La distinction en Dieu se joue dans la relation, relation qui est finalement sa réalité ultime, à la fois « être par un autre » et « être pour un autre ». Il y a en Dieu ce que les théologiens appellent la périchorèse, c’est-à-dire cette pénétration réciproque des personnes divines qui sont pourtant non-séparées et non-mélangées. Concrètement, pour nous, cela veut dire que notre unité avec Dieu, comme notre unité entre nous, ne nous fait pas disparaître. Nous ne sommes pas destinés à nous fondre ni en Dieu, ni dans la masse, ni même dans la communauté, mais à devenir davantage nous-mêmes en choisissant de vivre le don de soi, en optant pour une vie au service des autres. C’est ce que le cardinal Kasper appelle une « mystique de la rencontre, de l’amitié et de la communauté avec Dieu, qui a lieu, (se réalise et rayonne) par la rencontre, l’amitié et la communauté humaine … Le mystère trinitaire est (donc) le fondement le plus profond et le sens ultime du mystère de la personne humaine et (de) son accomplissement dans l’amour ». La Trinité est don, et c’est le don qui est à l’origine et au terme de notre humanité. Dieu se donne lui-même - en lui-même et à nous - et c’est notre capacité de donner qui dit la qualité de notre accueil, la qualité de notre foi.
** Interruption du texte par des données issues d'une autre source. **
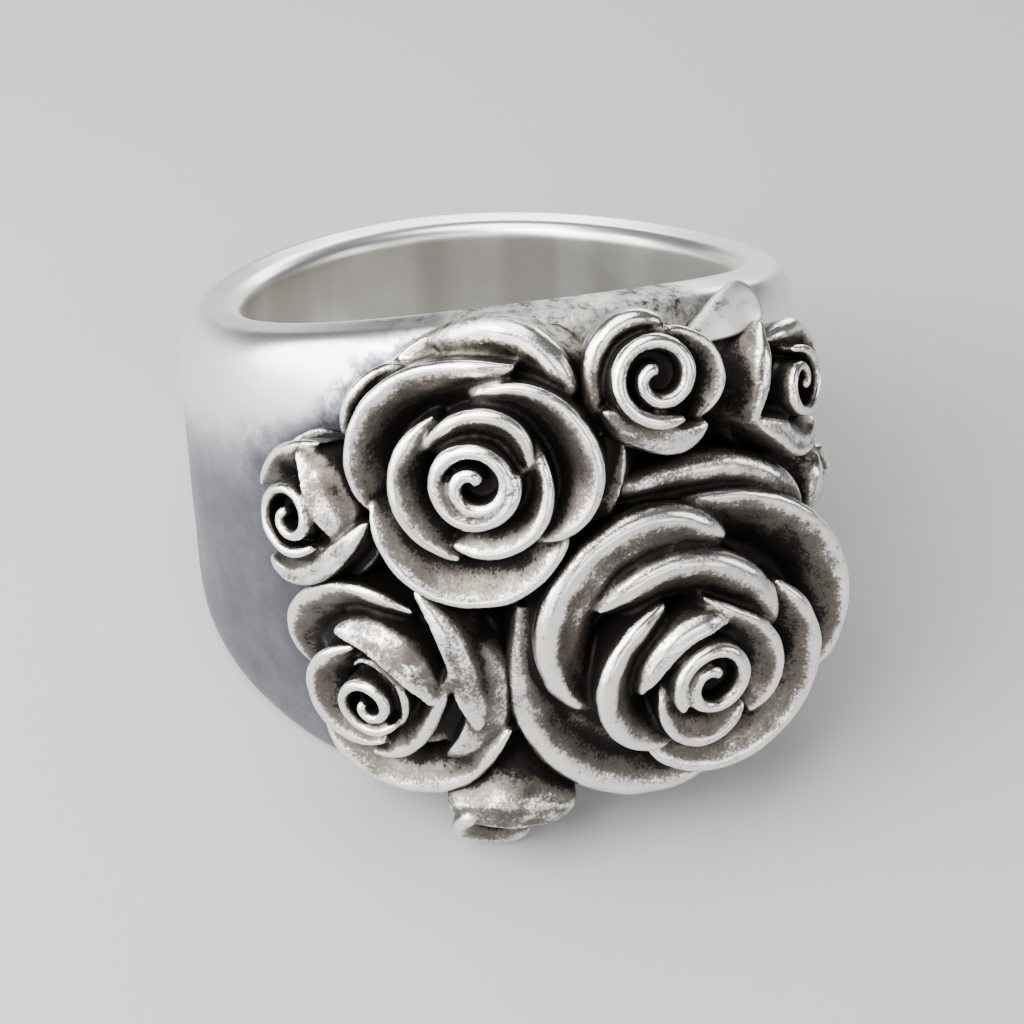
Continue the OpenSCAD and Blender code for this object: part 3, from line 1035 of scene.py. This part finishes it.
def shared_group(
    title: str, inputs: dict[str, float], outputs: tuple[str, ...]
) -> tuple[Tree, bpy.types.Node, bpy.types.Node]:
    """A new shader group with named values in and out.

    Args:
        title: The group's name.
        inputs: Each input's name and default.
        outputs: Each output's name.

    Returns:
        The group, its input node and its output node.
    """
    tree = bpy.data.node_groups.new(title, "ShaderNodeTree")
    for name, value in inputs.items():
        tree.interface.new_socket(name, in_out="INPUT", socket_type="NodeSocketFloat").default_value = value
    for name in outputs:
        tree.interface.new_socket(name, in_out="OUTPUT", socket_type="NodeSocketFloat")
    return tree, tree.nodes.new("NodeGroupInput"), tree.nodes.new("NodeGroupOutput")


def tarnish_group() -> Tree:
    """The oxide left in the hollows, lifted by the painted highlight under the band's upper rim: its mask, from
    bright silver at 0 to black at 1.

    Returns:
        The group.
    """
    inputs = {"Low": 0.3, "High": 0.7, "Lean On Relief": 0.3, "Patches": 0.3, "Speckle": 0.4}
    tree, given, out = shared_group("tarnish", inputs, ("Mask",))
    n = Nodes(tree)
    openness, relief, stain, painted_highlight = (n.measure(m) for m in ("openness", "relief", "stain", "painted_highlight"))
    patches = n.maths("SUBTRACT", n.grain(1.1, 4, rough=0.6), 0.5)
    specks = n.maths("SUBTRACT", n.grain(9.0, 4, rough=0.7), 0.5)
    level = n.plus(openness, relief, given.outputs["Lean On Relief"])
    blotch = n.spread(n.grain(1.3, 6, rough=0.68), 0.34, 0.66, to=(0.2, 1.3))
    level = n.maths("SUBTRACT", level, n.times(stain, blotch))
    # painted highlight: the level is raised under the band's upper rim, so the wall is painted lighter at the top
    level = n.plus(n.maths("ADD", level, painted_highlight), patches, given.outputs["Patches"])
    level = n.plus(level, specks, given.outputs["Speckle"])
    mask = n.spread(level, given.outputs["Low"], given.outputs["High"], to=(1.0, 0.0))
    tree.links.new(mask, out.inputs["Mask"])
    return tree


def scratch_group() -> Tree:
    """Fine scratches from filing and polishing, and the small pits of a casting.

    Returns:
        The group.
    """
    tree, _, out = shared_group("scratches", {}, ("Scratches", "Pits"))
    n = Nodes(tree)
    across = n.grain(1.6, 3, stretch=(0.35, 9.0, 9.0), turn=(0.3, 0.5, 0.4), rough=0.6)
    along = n.grain(1.6, 3, stretch=(9.0, 0.4, 9.0), turn=(0.7, 0.2, -0.5), rough=0.6)
    steep = n.grain(1.8, 3, stretch=(9.0, 9.0, 0.4), turn=(-0.4, 0.6, 0.2), rough=0.6)
    lines = n.maths("MAXIMUM", n.maths("MAXIMUM", across, along), steep)
    holes = n.spread(n.grain(4.5, 2, rough=0.4), 0.66, 0.76)
    tree.links.new(n.spread(lines, 0.52, 0.78), out.inputs["Scratches"])
    tree.links.new(holes, out.inputs["Pits"])
    return tree


@dataclass(frozen=True)
class SilverFinish:
    """One finish of the silver, from its bright places to its black ones."""

    finish: Finish
    bright: Four
    plain: Four
    worn_and_shade: Four
    oxide: Four
    low: float
    high: float
    relief: float = 0.15
    patches: float = 0.2
    speckle: float = 0.2
    gloss: float = 0.34
    satin: float = 0.42
    scratch: float = 0.3
    pits: float = 0.1
    waves: float = 0.2
    # strength of a painted reflection: soft upright streaks of the darker tone in the colour
    reflection_bands: float = 0.0
    crust: Four = (0.56, 0.54, 0.45, 1.0)
    plain_at: float = 0.36
    worn_and_shade_at: Point = (0.16, 0.7)
    oxide_at: Point = (0.74, 1.0)
    cloud_dim: float = 0.86
    crust_cover: float = 0.85
    scratch_dirt: float = 0.1
    scratch_rough: float = 0.12
    oxide_rough: float = 0.2
    cloud_rough: float = 0.15
    crust_rough: float = 0.15
    oxide_dull: float = 0.15
    scratch_deep: float = 0.35
    fine_deep: float = 0.9
    crust_deep: float = 6.0
    bump: Point = (0.6, 0.02)

    def dress(self, groups: dict[str, Tree]) -> Material:
        """Builds the material.

        Args:
            groups: The shared effects.

        Returns:
            The material.
        """
        material = bpy.data.materials.new(self.finish.value)
        material.use_nodes = True
        tree = material.node_tree
        tree.nodes.clear()
        n = Nodes(tree)
        tarnish = n.add("Group", node_tree=groups["tarnish"])
        given = {"Low": self.low, "High": self.high, "Lean On Relief": self.relief}
        given |= {"Patches": self.patches, "Speckle": self.speckle}
        for title, value in given.items():
            tarnish.inputs[title].default_value = value
        mask = tarnish.outputs["Mask"]
        marks = n.add("Group", node_tree=groups["scratches"])
        scratches, pits = marks.outputs["Scratches"], marks.outputs["Pits"]
        cloud = n.grain(0.35, 3)
        fine = n.grain(14.0, 4, rough=0.65)
        half = n.spread(mask, *self.worn_and_shade_at)
        full = n.spread(mask, *self.oxide_at)
        dimmed = tuple(self.cloud_dim * c for c in self.bright[:3]) + (1.0,)
        silver = n.blend(n.spread(cloud, 0.35, 0.7), self.bright, dimmed)
        silver = n.blend(n.spread(mask, 0.0, self.plain_at), silver, self.plain)
        # painted reflection: soft upright streaks standing in for the light and dark that a brushed bore mirrors
        reflection_bands = n.spread(n.grain(0.5, 1, stretch=(1.0, 0.3, 0.06), turn=(-0.227, 0.0, 0.0)), 0.38, 0.62)
        silver = n.blend(n.times(reflection_bands, self.reflection_bands), silver, self.worn_and_shade)
        colour = n.blend(half, silver, self.worn_and_shade)
        colour = n.blend(full, colour, self.oxide)
        pitted = n.measure("rough")
        crust = n.grain(2.6, 6, rough=0.75)
        cover = n.times(pitted, self.crust_cover)
        colour = n.blend(cover, colour, n.blend(n.spread(crust, 0.4, 0.62), self.worn_and_shade, self.crust))
        colour = n.blend(n.times(pitted, n.spread(crust, 0.47, 0.36)), colour, self.oxide)
        colour = n.blend(n.times(pits, self.pits), colour, self.oxide)
        colour = n.blend(n.times(scratches, self.scratch_dirt * self.scratch), colour, self.worn_and_shade)
        rough = n.plus(self.gloss, half, self.satin - self.gloss)
        rough = n.plus(rough, full, self.oxide_rough)
        rough = n.plus(rough, scratches, self.scratch_rough * self.scratch)
        rough = n.plus(rough, n.maths("SUBTRACT", cloud, 0.5), self.cloud_rough)
        rough = n.plus(rough, pitted, self.crust_rough)
        metal = n.maths("SUBTRACT", 1.0, n.times(full, self.oxide_dull))
        height = n.times(scratches, -self.scratch_deep * self.scratch)
        height = n.plus(height, pits, -self.pits)
        height = n.plus(height, n.times(fine, mask), self.fine_deep)
        height = n.plus(height, n.grain(0.9, 2), self.waves)
        height = n.plus(height, n.times(crust, pitted), self.crust_deep)
        strength, deep = self.bump
        bump = n.add("Bump", {"Height": height, "Strength": strength, "Distance": deep * MM})
        shader = n.add(
            "BsdfPrincipled",
            {"Base Color": colour, "Metallic": metal, "Roughness": rough, "Normal": bump.outputs[0]},
        )
        out = n.add("OutputMaterial")
        tree.links.new(shader.outputs[0], out.inputs["Surface"])
        return material


# the plain and darker mid tones are dark partly from the oxide and partly as painted shade, standing in for the
# dark reflections the petals' faces would show
ROSE_SILVER = SilverFinish(
    finish=Finish.PETAL,
    bright=(0.96, 0.935, 0.885, 1.0),
    plain=(0.2, 0.182, 0.157, 1.0),
    worn_and_shade=(0.1, 0.088, 0.075, 1.0),
    oxide=(0.008, 0.0065, 0.0055, 1.0),
    low=0.42, high=1.3, relief=0.58, patches=0.5, speckle=0.8,
    gloss=0.19, satin=0.36, scratch=0.6, pits=0.5,
)
# the plain and darker mid tones are dark partly as painted shade, standing in for darker reflections in the wall;
# with the painted highlight under the upper rim the wall is painted lighter at the top and darker below
BAND_SILVER = SilverFinish(
    finish=Finish.BAND,
    bright=(0.95, 0.95, 0.955, 1.0),
    plain=(0.36, 0.363, 0.385, 1.0),
    worn_and_shade=(0.085, 0.087, 0.101, 1.0),
    oxide=(0.035, 0.03, 0.028, 1.0),
    low=0.2, high=2.0, patches=0.25, speckle=0.12,
    gloss=0.3, scratch=0.05, pits=0.0, waves=0.3,
)
# the bore's upright streaks are a painted reflection in the colour
BORE_SILVER = SilverFinish(
    finish=Finish.BORE,
    bright=(0.82, 0.8, 0.755, 1.0),
    plain=(0.74, 0.72, 0.68, 1.0),
    worn_and_shade=(0.5, 0.485, 0.45, 1.0),
    oxide=(0.05, 0.045, 0.04, 1.0),
    low=-0.6, high=0.3, relief=0.2, patches=0.3,
    satin=0.45, scratch=0.6, waves=0.6, reflection_bands=0.6,
)
LEAF_SILVER = SilverFinish(
    finish=Finish.LEAF,
    bright=(0.92, 0.9, 0.87, 1.0),
    plain=(0.86, 0.83, 0.79, 1.0),
    worn_and_shade=(0.42, 0.39, 0.35, 1.0),
    oxide=(0.02, 0.017, 0.015, 1.0),
    low=-0.3, high=0.45,
)


@dataclass(frozen=True)
class SoftBox:
    """A soft area light that looks at the ring."""

    name: str
    place: Three
    size: Point
    power: float
    colour: Three = (1.0, 1.0, 1.0)


@dataclass(frozen=True)
class Studio:
    """The plain pale floor, the soft lights and the camera."""

    camera_place: Three = (-17.0, -49.867, 58.368)
    camera_target: Three = (-0.705, -4.464, 7.468)
    camera_roll: float = 5.837
    camera_angle: float = 29.846
    camera_clip: Point = (0.001, 10.0)
    floor_half: float = 0.6
    floor_rough: float = 0.7
    floor_colour: Four = (0.38, 0.38, 0.38, 1.0)
    world_colour: Four = (0.13, 0.135, 0.145, 1.0)
    lights_target: Three = (0.0, -2.0, 9.0)
    boxes: tuple[SoftBox, ...] = (
        SoftBox("key_light", (-85, -35, 115), (90, 75), 0.34),
        SoftBox("top_light", (-30, 25, 170), (130, 120), 0.34),
        SoftBox("back_light", (95, 160, 52), (150, 60), 0.2),
        SoftBox("window_light", (-125, -5, 50), (150, 96), 0.42, (0.95, 0.98, 1.0)),
        SoftBox("front_light", (25, -165, 140), (140, 70), 0.14),
        SoftBox("low_light", (40, -175, 40), (180, 50), 0.09),
        SoftBox("corner_light", (-120, -135, 48), (90, 70), 0.1),
        SoftBox("side_light", (110, -50, 60), (40, 70), 0.04),
    )

    def aimed(self, place: Vector, target: Vector, roll: float) -> Matrix:
        """A placing at a point that looks at another.

        Args:
            place: Where it stands.
            target: What it looks at.
            roll: How far it is rolled to the left, in degrees.

        Returns:
            The placing.
        """
        ahead = (target - place).normalized()
        side = ahead.cross(Vector((0, 0, 1))).normalized()
        above = side.cross(ahead)
        a = radians(roll)
        right = side * cos(a) + above * sin(a)
        up = above * cos(a) - side * sin(a)
        turn = Matrix((right, up, -ahead)).transposed().to_4x4()
        return Matrix.Translation(place) @ turn

    def lay_floor(self) -> None:
        """Lays the plain floor, which isn't part of the ring."""
        bm = bmesh.new()
        bmesh.ops.create_grid(bm, x_segments=1, y_segments=1, size=self.floor_half)
        floor = stood("floor", set_hard("floor", bm))
        paint = bpy.data.materials.new("floor_paint")
        paint.use_nodes = True
        shader = paint.node_tree.nodes["Principled BSDF"]
        shader.inputs["Base Color"].default_value = self.floor_colour
        shader.inputs["Roughness"].default_value = self.floor_rough
        floor.data.materials.append(paint)

    def hang_lights(self) -> None:
        """Hangs the soft lights and fills the world with a little light."""
        for box in self.boxes:
            light = bpy.data.lights.new(box.name, "AREA")
            light.shape = "RECTANGLE"
            light.size, light.size_y = box.size[0] * MM, box.size[1] * MM
            light.energy = box.power
            light.color = box.colour
            lamp = stood(box.name, light)
            lamp.matrix_world = self.aimed(Vector(box.place) * MM, Vector(self.lights_target) * MM, 0)
        world = bpy.data.worlds.new("studio")
        world.use_nodes = True
        world.node_tree.nodes["Background"].inputs["Color"].default_value = self.world_colour
        bpy.context.scene.world = world

    def set_camera(self) -> None:
        """Sets the camera at the photo's viewing angle."""
        lens = bpy.data.cameras.new("camera")
        lens.sensor_fit = "HORIZONTAL"
        lens.angle = radians(self.camera_angle)
        lens.clip_start, lens.clip_end = self.camera_clip
        camera = stood("camera", lens)
        place, target = Vector(self.camera_place) * MM, Vector(self.camera_target) * MM
        camera.matrix_world = self.aimed(place, target, self.camera_roll)
        bpy.context.scene.camera = camera


def main() -> None:
    """Builds the ring, its finishes and the studio."""
    logging.basicConfig(level=logging.INFO, format="%(name)s: %(message)s")
    studio = Studio()
    studio.lay_floor()
    studio.hang_lights()
    studio.set_camera()
    groups = {"tarnish": tarnish_group(), "scratches": scratch_group()}
    petal, wall, bore, blade = (f.dress(groups) for f in (ROSE_SILVER, BAND_SILVER, BORE_SILVER, LEAF_SILVER))
    band = Band()
    pieces = [band.build()]
    band.dress(pieces[0], wall, bore)
    for maker, silver in [(rose, petal) for rose in ROSES] + [(Leaf(), blade)]:
        pieces.append(maker.build())
        pieces[-1].data.materials.append(silver)
    Wear(rays=30).mark(pieces)
    log.info("triangles in all: %d", sum(len(p.vertices) - 2 for made in pieces for p in made.data.polygons))


if __name__ == "__main__":
    main()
« L’Esprit nous conduira dans la Vérité tout entière », l’Esprit nous donnera de comprendre peu à peu ce mystère de la Trinité, mais cette vérité, qui est le fondement de notre vie, n’est pas seulement un but à atteindre. Elle est déjà, aujourd’hui, le milieu dans lequel nous évoluons, le milieu qui nous engendre à la vie : Dieu nous engendre à la vie par l’amour qu’il est capable de donner, et nous vivons dès aujourd’hui de cet amour qui se donne entre le Père et le Fils par l’Esprit ; nous vivons déjà de et dans la Trinité. Comme le dit le Père Jean Corbon, « Le Père aime chaque personne d’un amour unique, si proche d’elle que son Fils en assume toute l’humanité concrète et que son Esprit Saint travaille fidèlement en son cœur pour la conduire à la vie ».

Frères et sœurs, Jésus nous dit qu’il a « encore beaucoup de choses à (n)ous dire, mais pour l’instant (n)ous ne pouvons pas les porter » (12). C’est vrai, mais alors prenons le temps, le désir de la méditation de l’Evangile, regardons le Fils dans sa relation au Père, invoquons l’Esprit pour qu’il nous éclaire, et alors, simplement, évidemment, la Trinité sera présente et agissante, non dans notre cerveau, mais dans notre cœur et notre vie.